Très souvent on se pose la question de savoir quelle phrase issue de celui-ci pourrait illustrer le mieux un texte. Qu’elle ait prétention à le « résumer », à le « vendre », à « aguicher » le lecteur potentiel ou à « faire sentir le style de l’auteur », la phrase-clé, quelles que soient les motivations de qui la cherche, se veut toujours bien plus une réduction du texte à une supposée essence de celui-ci – que la phrase-clé déclinerait alors – que l’illustration que, possiblement, quelque chose y échappe. Plus pertinente parfois nous semblerait alors la recherche de celle qui, pourtant placée en son sein et s’y insérant parfaitement, parait lui offrir un contrepoint inattendu. Cette phrase qui ouvre dans le texte même comme une possibilité d’en dévier, et qui, le faisant échapper à la surface lisse à laquelle le lecteur tenterait de le réduire, enjoint ce dernier à le lire autrement.
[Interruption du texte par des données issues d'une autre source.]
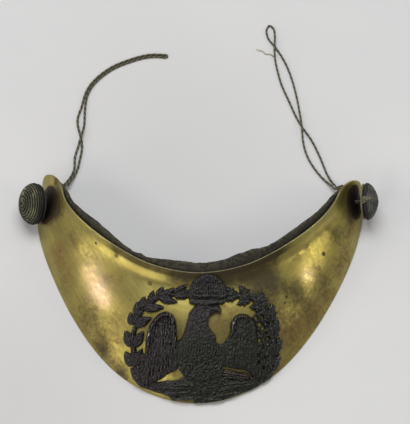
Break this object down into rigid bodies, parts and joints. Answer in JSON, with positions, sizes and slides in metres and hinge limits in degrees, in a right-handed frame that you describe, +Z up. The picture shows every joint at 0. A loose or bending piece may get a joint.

Ainsi peut-être la phrase exhumée ici aura-t-elle d’autant plus de sens qu’elle servira mieux d’exergue à tout autre texte qu’à celui dont elle est issue. Alors même, aussi, qu’il n’est pas tout à fait innocent qu’elle en soit issue…
En vérité l’on voit et l’on entend croître l’herbe.
Leon Tolstoï, Anna Karénine, 1951, Gallimard, trad. Henri Mongault.